Na jej decyzję może wpłynąć sytuacja na rynku walutowym, gdzie złoty uległ umocnieniu. Pomogła mu informacja o dodatnim wyniku na rachunku obrotów bieżących (207 mln euro). Spadł nam import bardziej niż eksport, gdyż słaby złoty przyczynił się do podrożenia zakupów za granicą, wzrosła za to rentowność eksportu. Tylko coraz trudniej znaleźć nabywcę towarów za granicą.
W minionym półroczu oddano rekordową liczbę mieszkań w Polsce, lecz w przyszłości nie będzie już tak dobrze. Drastycznie spadła liczba pozwoleń na budowę, podał GUS. W czerwcu wydano ich 15 371, o 1/3 mniej niż rok wcześniej i 4,8 proc. mniej niż w maju. W ciągu pierwszych pięciu miesięcy tego roku liczba pozwoleń wyniosła ok. 90 tys. i była niższa o 21 proc. niż w analogicznym okresie 2008 r.

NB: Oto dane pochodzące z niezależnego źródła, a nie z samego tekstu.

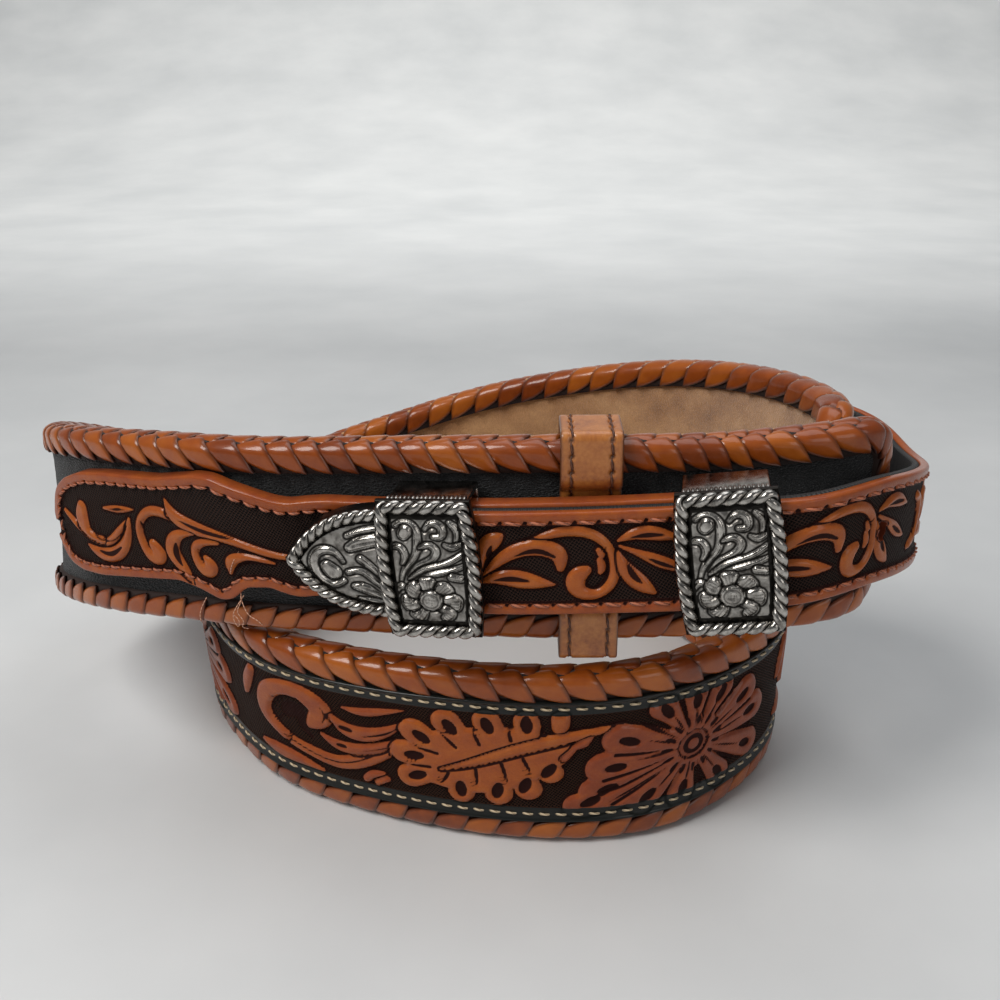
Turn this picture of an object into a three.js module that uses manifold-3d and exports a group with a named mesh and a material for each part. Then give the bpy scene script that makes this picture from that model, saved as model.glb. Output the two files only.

Złą wiadomością, jaką dostarczył nam GUS przed urlopem, jest fakt, że zatrudnienie w sektorze przedsiębiorstw było w czerwcu o blisko dwa procent niższe niż rok wcześniej. Warto wziąć to pod uwagę przy wydawaniu pieniędzy na wakacyjne szaleństwa. Wiele wskazuje, że w czwartym kwartale sytuacja na rynku pracy zacznie się pogarszać. W najbliższy czwartek dowiemy się o poziomie bezrobocia za czerwiec. Specjaliści szacują, że pozostanie ono na tym samym poziomie 10,8 proc. W innych krajach jest również źle z pracą. W Wielkiej Brytanii w maju bezrobocie wzrosło do 7,6 proc., stąd wielu naszych rodaków może stracić źródło dochodów na Wyspach i powróci do kraju. Podobna sytuacja jest w Irlandii i innych krajach.
Dziś potrafią sprawić miłą niespodziankę nawet negatywne wskaźniki ekonomiczne, ważne, aby były one lepsze, niż się spodziewaliśmy. Takim przykładem jest podany w ubiegły piątek spadek czerwcowej produkcji przemysłowej w Polsce, która była niższa o 4,3 proc. niż rok wcześniej. W maju było to 5,2 proc. Specjaliści przewidywali spadek o ponad 6 proc. Nie jest to jednak wystarczający sygnał, aby stwierdzić autorytatywnie: mamy najgorsze za sobą.
Z niedowierzaniem przyjmie większość Polaków informację, że w czerwcu wzrosło średnie wynagrodzenie, i to aż o 93 zł. Nie każdy to odczuł, tak jednak mówią liczby przedstawione przez GUS, więc pozostaje przyjąć na wiarę, że polepszyła się nam osobista sytuacja finansowa.
W tym tygodniu poznamy nastroje przedstawicieli przemysłu i usług w Niemczech, Francji oraz całym Eurolandzie. Rynek przewiduje ich poprawę. O nastrojach w Stanach Zjednoczonych powie nam w poniedziałek indeks wskaźników wyprzedzających, a na koniec tygodnia indeks nastroju Uniwersytetu Michigan, które są uznanymi indykatorami klimatu gospodarczego w USA.
W tym tygodniu będziemy mieli wysyp wyników amerykańskich spółek. Mogą więc mieć miejsce znaczące ruchy cen akcji na giełdach i to nie tylko w USA, bo stany wpływają na całą Europę.